The list of influences from Evangelion could easily fill a whole article: the angular, striking designs for the EVAs; the suits worn by the pilots; the relationship dynamics in the cast; the list goes on.

14
of 19

RahXephon

RahXephon Anime Series
RahXephon Anime Series. Bones

RahXephon was originally dismissed by many as an Evangelion clone, partly justified, given the sheer number of shows that have either imitated Evangelion or copied it outright.

As with that show, RahXephon involves a young man who can control a giant machine in a war against implacable alien invaders, but that's where the similarities end: much of the plot involves the power of music to change, heal, and destroy, and the way life is changed for people stuck inside an alien-captured Tokyo where time moves at one-fifth the rate of the outside world. It's if nothing else ambitious, and shows how it's possible to use many of the same basic conceits as Evangelion while at the same time moving in different directions.

15
of 19

Rideback

Rideback Anime Series
Rideback Anime Series. Madhouse

A maverick mecha series, quirky and distinctive enough to be worthy of mention here. The "Ridebacks" of the titles are a bit like transforming motorcycles, and when a young ballet dancer suffers a career-ending injury she discovers her talents are of immense use in driving one of them.

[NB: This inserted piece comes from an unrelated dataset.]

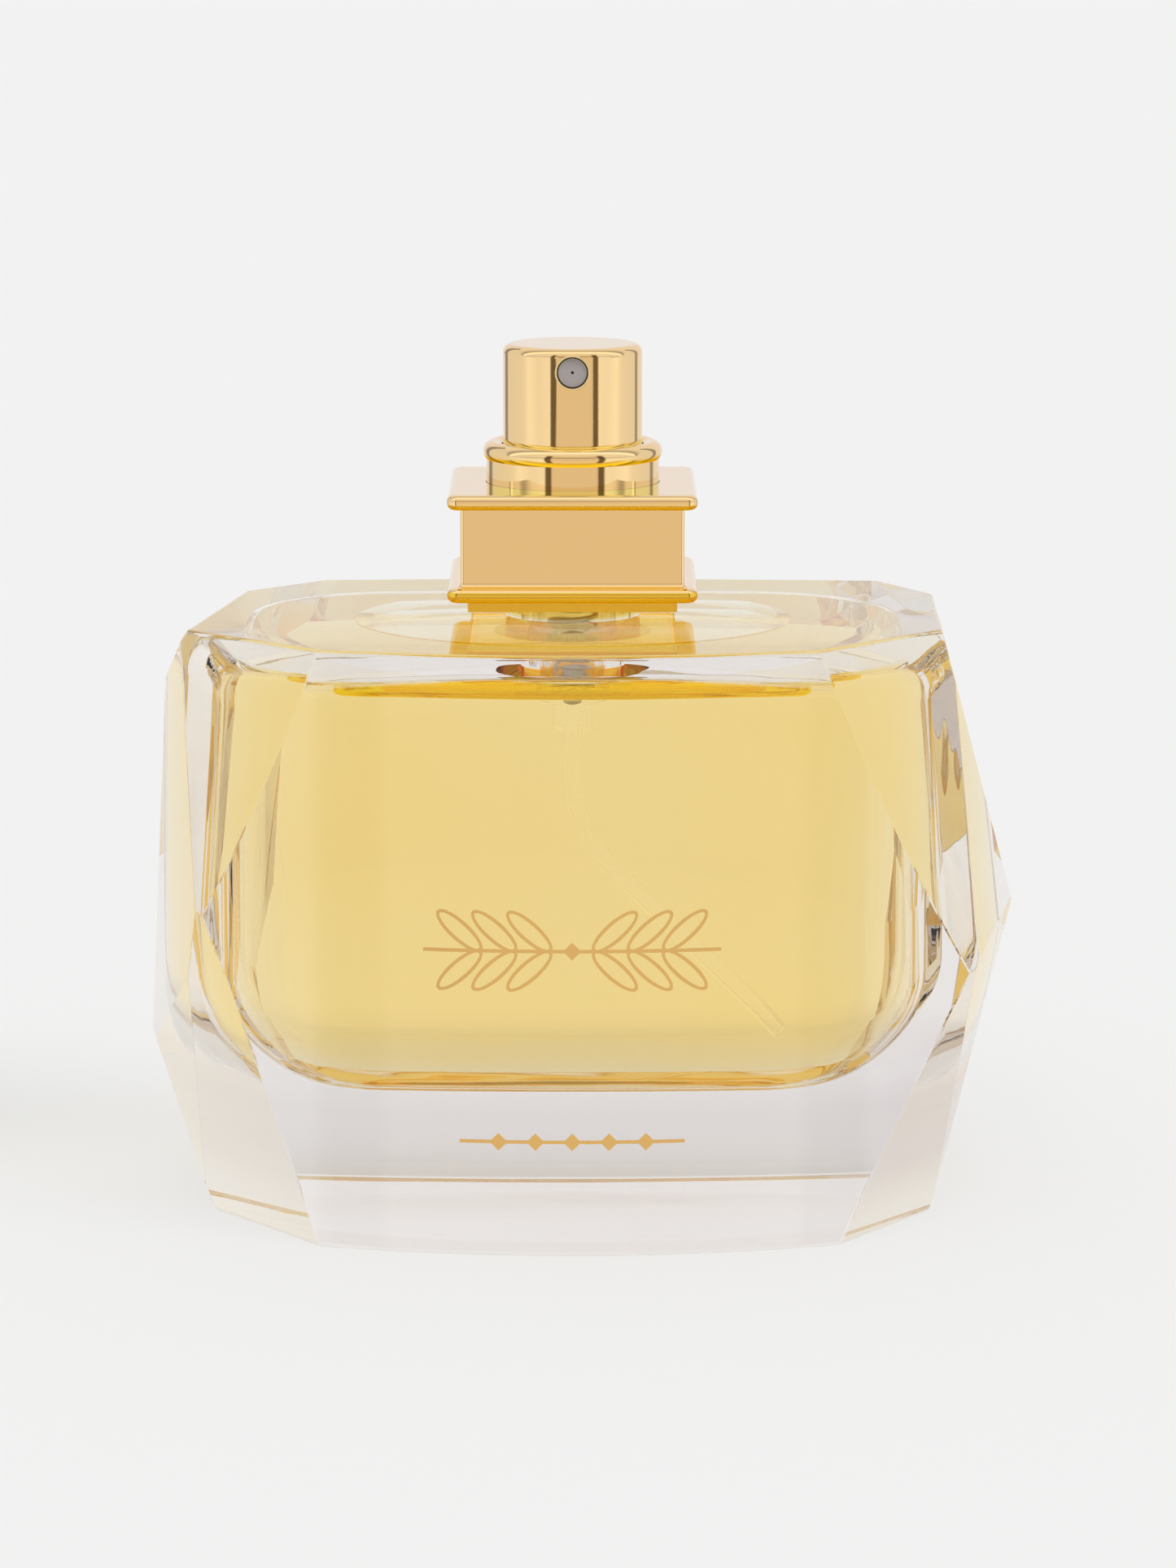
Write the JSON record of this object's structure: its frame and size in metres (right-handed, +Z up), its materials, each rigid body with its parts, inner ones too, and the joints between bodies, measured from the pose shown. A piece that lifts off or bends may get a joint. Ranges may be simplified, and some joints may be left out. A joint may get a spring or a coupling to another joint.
{
  "type": "perfume bottle",
  "caption": "Faceted clear-glass perfume bottle with pale yellow perfume, a square gold collar and a press-down fine-mist spray pump with dip tube.",
  "frame": {"origin": "on the pump axis, in the plane the bottle stands on", "axes": "+Z up along the pump axis, -Y out of the curved front face and the spray hole, +X to the right seen from the front"},
  "size_m": [0.0883, 0.0567, 0.0868],
  "materials": {
    "clear_glass": "clear faceted",
    "perfume_liquid": "clear liquid",
    "gold_foil": "foil",
    "gold_anodised": "polished gold",
    "clear_plastic": "clear",
    "white_plastic": "moulded",
    "grey_plastic": "moulded",
    "black_rubber": "matt",
    "steel": "bright"
  },
  "bodies": {
    "bottle": {"glass_bottle": "clear_glass", "perfume": "perfume_liquid", "sprig_print": "gold_foil", "base_print": "gold_foil", "neck_gasket": "black_rubber", "crimp_ferrule": "gold_anodised", "pump_housing": "clear_plastic", "pump_turret": "white_plastic", "stem_seal": "black_rubber", "return_spring": "steel", "dip_tube": "clear_plastic", "square_collar": "gold_anodised", "collar_liner": "white_plastic", "ring_cover": "gold_anodised"},
    "plunger": {"pump_stem": "white_plastic", "piston_rod": "white_plastic", "precompression_spring": "steel"},
    "piston_cup": {"piston": "white_plastic"},
    "check_ball": {"inlet_ball": "steel"},
    "actuator": {"actuator_core": "white_plastic", "actuator_shell": "gold_anodised", "spray_insert": "grey_plastic"}
  },
  "joints": [
    {"name": "press", "type": "slide", "parent": "bottle", "child": "plunger", "axis": [0, 0, -1], "range_m": [0, 0.0042], "stiffness_N_per_m": 900, "springref_m": -0.002, "deforming": ["return_spring"]},
    {"name": "piston_shift", "type": "slide", "parent": "plunger", "child": "piston_cup", "axis": [0, 0, 1], "range_m": [0, 0.0005], "stiffness_N_per_m": 1500, "deforming": ["precompression_spring"]},
    {"name": "actuator_turn", "type": "hinge", "parent": "plunger", "child": "actuator", "pos_m": [0, 0, 0.079], "axis": [0, 0, 1], "continuous": true},
    {"name": "ball_lift", "type": "slide", "parent": "bottle", "child": "check_ball", "axis": [0, 0, 1], "range_m": [0, 0.0006]}
  ]
}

Doubly so when she finds herself embroiled in a revolutionary movement, and has to choose between living a nice, quiet life and standing up for something. The more modest scope of this show, as compared to the galaxy-spanning likes of Gundam or Macross, doesn't work against it, if anything, it makes it all the more approachable and intriguing.

16
of 19

Sakura Wars

Sakura Wars Anime Series
Sakura Wars Anime Series. Madhouse

Sakura Wars is a franchise which originally began as a 1996 Sega Saturn game but has since branched out to encompass multiple platforms and even multiple anime incarnations.

The basic idea remains the same, though: in an alternate-universe Japan in the first years of the 20th century, a crew of young women with varying degrees of psionic ability masquerade as members of a Takarazuka-like performance troupe ... that is, when they're not suited up in spirit-powered armor and fighting extradimensional monsters.

The TV anime incarnation of the franchise is probably the most satisfying and best-executed of the bunch, but the others (an OVA, various movies) are also worth checking out as follow-ups.

17
of 19

Super Dimension Century Orguss / Orguss 02

Super Dimension Century Orguss Anime Series
Super Dimension Century Orguss Anime Series. TMS Entertainment

Another project from Big West, the same company that created the Macross series, Orguss involves a mecha pilot thrown into another dimension, where he becomes the idol of some of the locals ... and the enemy of others. Orguss 02, the follow-up, involves roughly the same plot conceit as Broken Blade (an "ancient" mecha is unearthed by a civilization that doesn't understand its significance), but moves it into unexpected and quite emotionally-involving territory.

Unfortunately, both are hard to find: the first series was never released in English and the second is apparently out of print.

18
of 19

Tiger and Bunny

Tiger and Bunny Anime Series and Movie
Tiger and Bunny. Sunrise

Set in a future city where superheroes duke it out for corporate sponsorship, Tiger and Bunny deal with an old hand at this particular game (and one nearing the end of his profitability) being paired up with a fresh new face.

The two have to work together to defeat a bigger menace than either of their own egos. Splashy and stylish stuff, from the same creator as The Big O, and loaded with broad winks at both mecha anime and superhero comics.

19
of 19

Yukikaze

Yukikaze Anime Series
Yukikaze Anime Series. Gonzo

Derived from a series of novels by Chohei Kambayashi (two of which have since been translated into English courtesy of Haikasoru), Yukikaze involves a fighter pilot and his war machine, protecting earth from further alien incursion via a dimensional doorway that leads to another planet.

The aerial combat sequences in the show are mind-blowing and are among the best of any anime in the genre.